Apple gains 4% ahead of CES and a smart watch

CES 2013

If you are just shaking off the holiday headaches, just think of Apple. After taking a drubbing from Wall Street analysts worried about everything from the fiscal cliff to too few (or too many) sales of iDevices, the iPhone maker woke up this morning to its stock actually up. After rising 4 percent in early morning trading, AAPL shares remain positive. Why the better performance, after being jostled around like a visitor to Time Square on New Year’s Eve? Apparently, it has to do with next week’s CES and talk that Apple could create an iWatch…

After bowing out of MacWorld, the Consumer Electronics Show in January is the public’s first chance to learn what tech companies have up their sleeve. For Apple, the event might include what Piper Jaffray’s Gene Munster and others are calling a “smart wristwatch”.
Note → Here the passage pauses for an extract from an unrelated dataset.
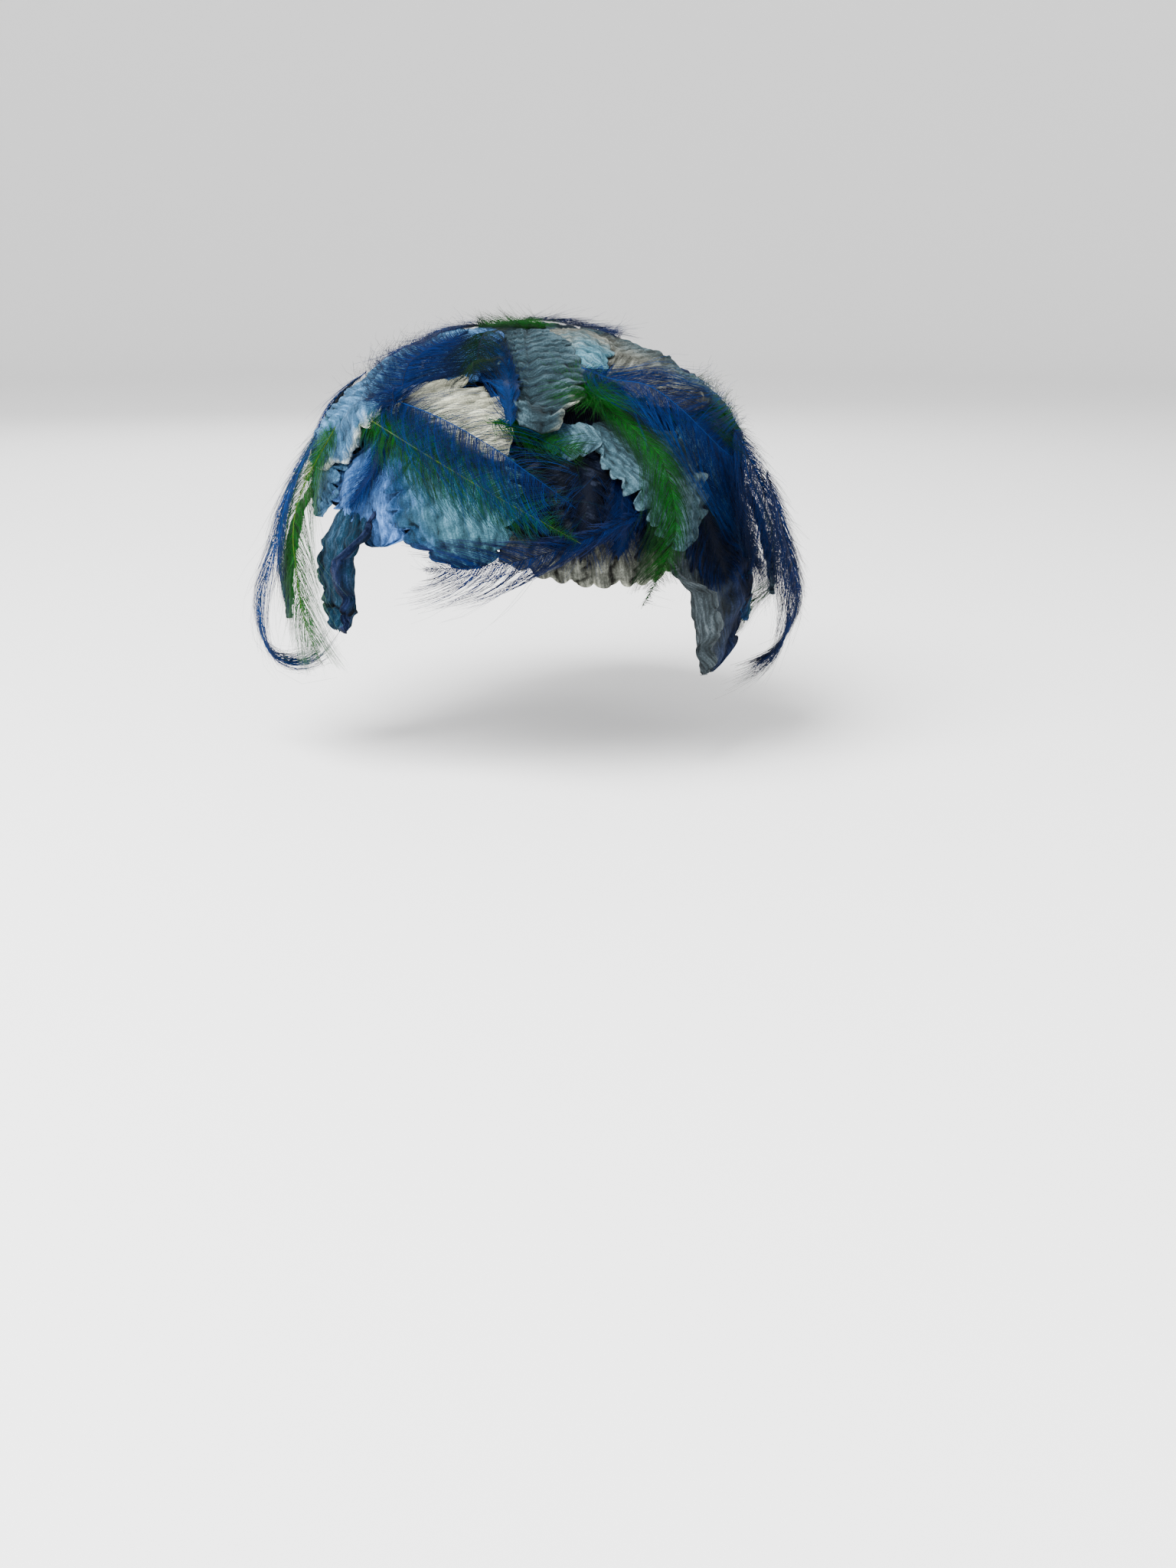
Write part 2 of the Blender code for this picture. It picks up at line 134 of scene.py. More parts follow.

Barron’s reports that Munster appears to have pledged to talk about something other than an impending iTV as part of his New Year’s resolutions. Instead, the high-profile Apple observer told investors Wednesday that an iWatch is likely in 2014 “or later”.

While we are unsure of the ultimate launch timing (likely 2014 or later), we believe that Apple will eventually introduce some type of wearable computing product.

AppleInsider reports Munster believes a smart watch combined with other wearable computing items, could replace the iPhone for simple tasks.

iWatch concept (Anders Kjellberg 006)

Elsewhere, Tavis McCourt, analyst with Raymond James, shaved $10 off his target price for Apple shares. In reducing his target to $690 from $700, McCourt due to something he calls “a faster supply ramp”.

Although he retains his “Outperform” rating on Apple shares, the analyst reduced his estimate for iPhone sales during the March quarter: 37 million units, down from 42 million. At the same time, he hiked his sales estimates for the December quarter to 48 million from 46 million.

iPad mini (Minimally Minimal 002, white, desk, Magic Mouse)

A clue: although he still views Apple’s “growth rate as slowing,” he continues to see “double-digit top line growth for the foreseeable future.”

Finally, another reason for the rosier outlook for Apple: Reports that the tech giant is moving its chip around, shifting production of the A6X processor from Samsung to Taiwan Semiconductor Manufacturing.

Now that the fiscall cliff worries are behind us (at least for a couple months) and we’ve survived both 2012 and the end-of-the-world, perhaps some sanity can return to financial forecasts which seemed to predict the end was near for Apple, no?